Bossiaea neoanglica is a species of flowering plant in the family Fabaceae and is endemic to eastern Australia. It is a prostrate to low-lying shrub with sparsely hairy foliage, egg-shaped to more or less round leaves, and yellow and red flowers.

==Description==
Bossiaea neoanglica is prostrate to low-lying shrub that typically grows up to 50 cm high, sometimes higher when supported by other shrubs, and has sparsely hairy foliage. The leaves are arranged alternately, egg-shaped to more or less round 2–8 mm long and 2–7 mm wide on a petiole 0.5–0.8 mm long.

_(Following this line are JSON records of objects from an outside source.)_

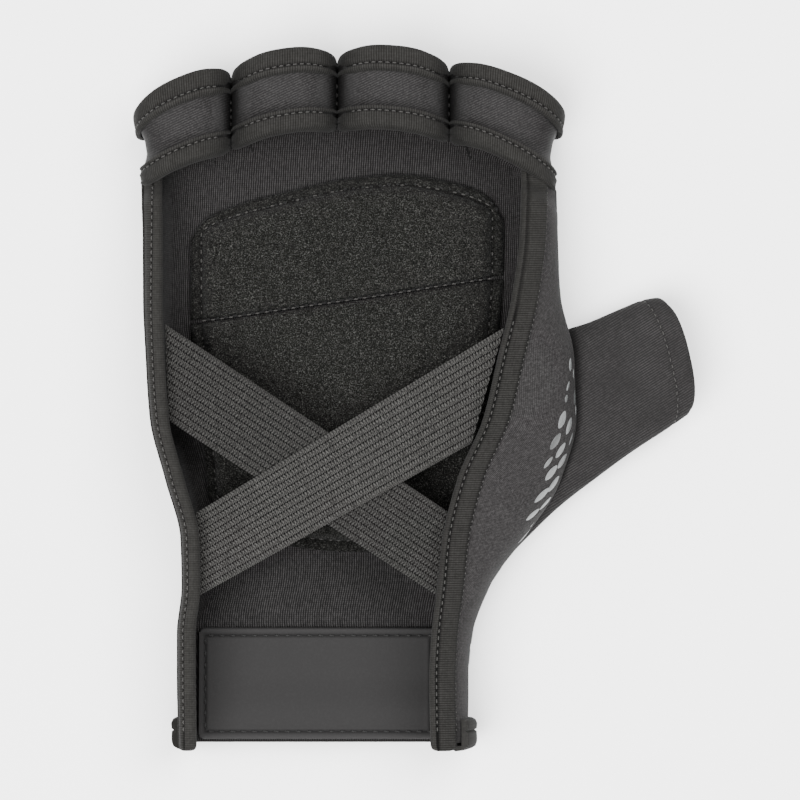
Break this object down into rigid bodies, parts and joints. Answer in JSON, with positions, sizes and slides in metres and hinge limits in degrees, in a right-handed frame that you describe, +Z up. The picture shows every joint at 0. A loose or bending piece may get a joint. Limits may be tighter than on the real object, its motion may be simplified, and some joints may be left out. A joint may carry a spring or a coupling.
{
  "type": "weightlifting glove",
  "caption": "Fingerless open-back weightlifting glove for the left hand with crossed elastic straps, padded palm and thumb sleeve, lying palm down.",
  "frame": {"origin": "middle of the palm on its flat sole, where the glove rests", "axes": "+X to the thumb, +Y to the fingers, +Z up from the palm to the open back"},
  "size_m": [0.121, 0.1515, 0.0253],
  "materials": {
    "shell": "matt stretch knit",
    "lining": "fine ribbed knit",
    "terry": "looped terry",
    "loop": "satin weave",
    "trim": "ribbed elastic binding",
    "binding": "ribbed elastic binding",
    "elastic": "ribbed webbing",
    "tab": "matt coated",
    "thread": "sewing thread",
    "print": "raised silver grey grip print"
  },
  "bodies": {
    "root": {"hand_shell": "shell", "palm_lining": "lining", "thumb_sleeve": "shell", "ulnar_binding": "binding", "radial_binding": "binding", "wrist_hem": "binding", "palm_pad_upper": "terry", "palm_pad_lower": "terry", "wrist_tab": "tab", "finger_loop_little": "loop", "near_trim_little": "trim", "far_trim_little": "trim", "finger_loop_ring": "loop", "near_trim_ring": "trim", "far_trim_ring": "trim", "finger_loop_middle": "loop", "near_trim_middle": "trim", "far_trim_middle": "trim", "finger_loop_index": "loop", "near_trim_index": "trim", "far_trim_index": "trim", "strap_under": "elastic", "strap_over": "elastic"}
  },
  "joints": []
}
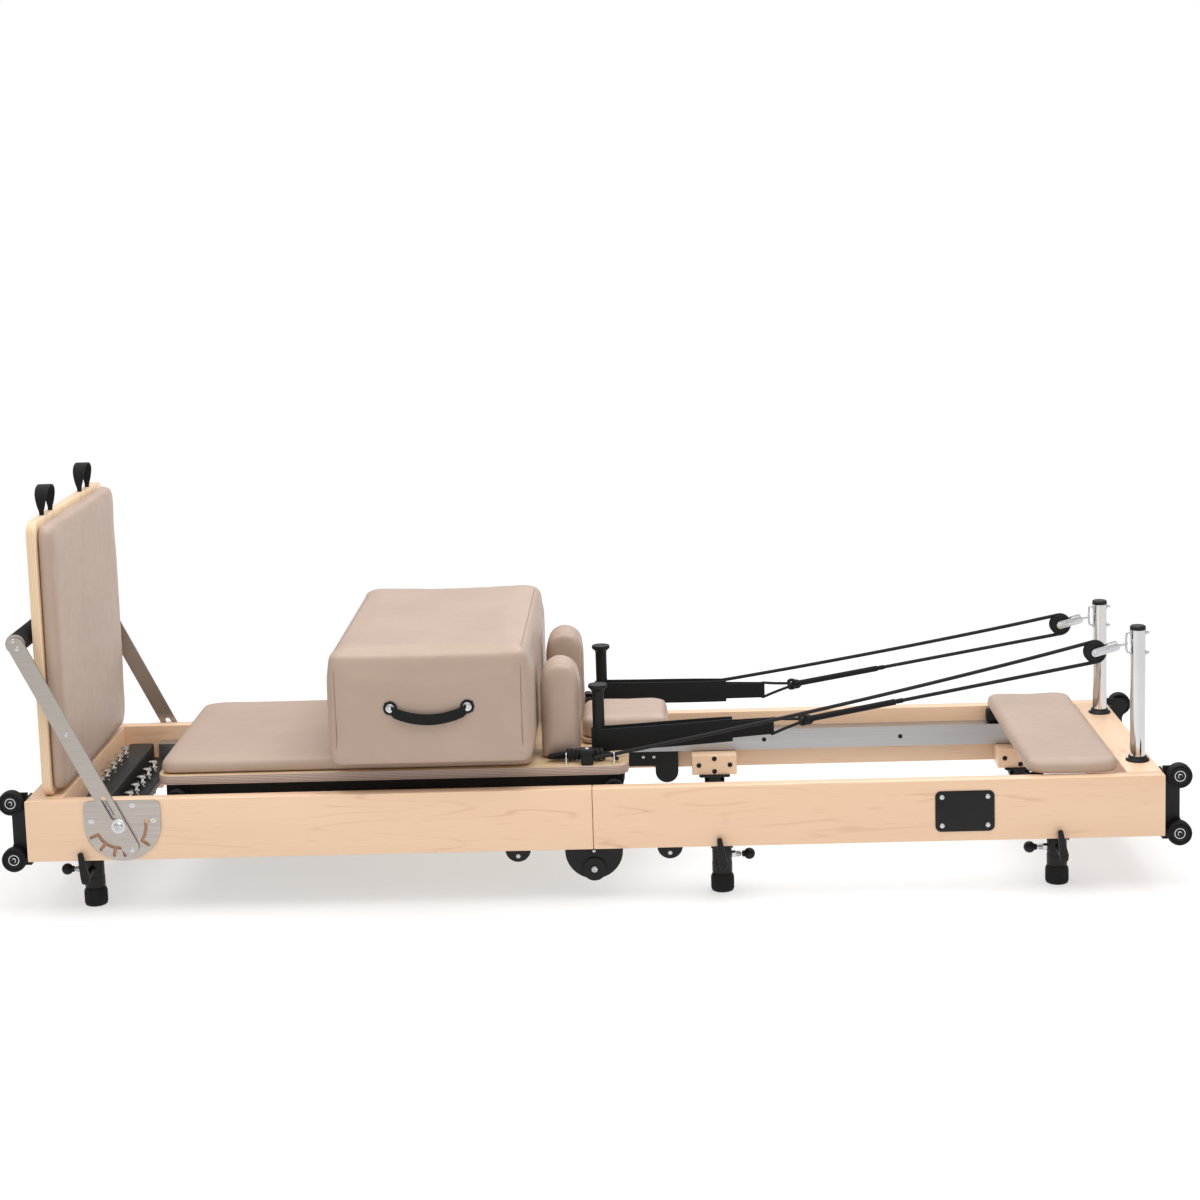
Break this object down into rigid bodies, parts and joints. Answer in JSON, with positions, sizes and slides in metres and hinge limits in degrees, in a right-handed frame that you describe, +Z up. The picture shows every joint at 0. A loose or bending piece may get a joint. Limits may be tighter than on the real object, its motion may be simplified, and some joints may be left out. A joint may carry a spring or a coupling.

The lower surface of the leaves is much paler than the upper surface and there are stipules 2.0–3.5 mm long at the base of the petiole. The flowers are 6–9 mm long, borne on pedicels 2–5 mm long with a few minute bracts at the base. The five sepals are 3–5 mm long and joined at the base forming a tube, the upper lobes 2.0–2.5 mm long, the lower lobes 1.0–1.5 mm long. There are bracteoles 1.0–1.2 mm long near the base of the sepal tube. The standard petal is yellow with a red base, the wings pale purplish brown, and the keel red with a paler base, all petals up to about 8 mm long. Flowering occurs from spring to summer and the fruit is an oblong pod 15–25 mm long.

==Taxonomy and naming==
Bossiaea neoanglica was first formally described in 1866 by Ferdinand von Mueller in Fragmenta Phytographiae Australiae from specimens collected by Charles Moore near the Macleay River in the New England region of New South Wales.

==Distribution and habitat==
This bossiaea grows in open forest and woodland from Kroombit Tops National Park in south east Queensland and south along the coast and tablelands of eastern New South Wales to Fitzroy Falls.